===== MATERIAL

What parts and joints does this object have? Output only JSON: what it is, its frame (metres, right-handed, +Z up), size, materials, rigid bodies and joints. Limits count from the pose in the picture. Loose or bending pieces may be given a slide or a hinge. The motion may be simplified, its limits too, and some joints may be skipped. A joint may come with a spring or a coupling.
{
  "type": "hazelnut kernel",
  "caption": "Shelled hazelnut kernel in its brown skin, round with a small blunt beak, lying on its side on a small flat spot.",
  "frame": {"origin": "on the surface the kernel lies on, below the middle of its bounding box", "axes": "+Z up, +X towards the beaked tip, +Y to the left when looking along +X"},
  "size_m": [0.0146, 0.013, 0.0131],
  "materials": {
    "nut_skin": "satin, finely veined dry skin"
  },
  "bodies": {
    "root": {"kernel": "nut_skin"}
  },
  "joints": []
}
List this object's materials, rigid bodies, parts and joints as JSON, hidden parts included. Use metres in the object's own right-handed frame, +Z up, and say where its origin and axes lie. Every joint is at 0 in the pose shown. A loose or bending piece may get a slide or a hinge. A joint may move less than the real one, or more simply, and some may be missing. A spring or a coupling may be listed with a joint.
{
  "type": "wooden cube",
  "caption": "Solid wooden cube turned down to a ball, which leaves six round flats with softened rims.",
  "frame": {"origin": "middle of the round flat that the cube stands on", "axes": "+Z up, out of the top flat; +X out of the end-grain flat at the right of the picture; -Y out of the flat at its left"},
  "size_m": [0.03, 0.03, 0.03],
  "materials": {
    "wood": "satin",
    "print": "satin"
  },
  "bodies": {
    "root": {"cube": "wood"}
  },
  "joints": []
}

==========

■ GOAL OF THE EXERCISE
Of the lines in the material above, state how many contain the string "bending"; give no other text.

■ EXERCISE RESPONSE
2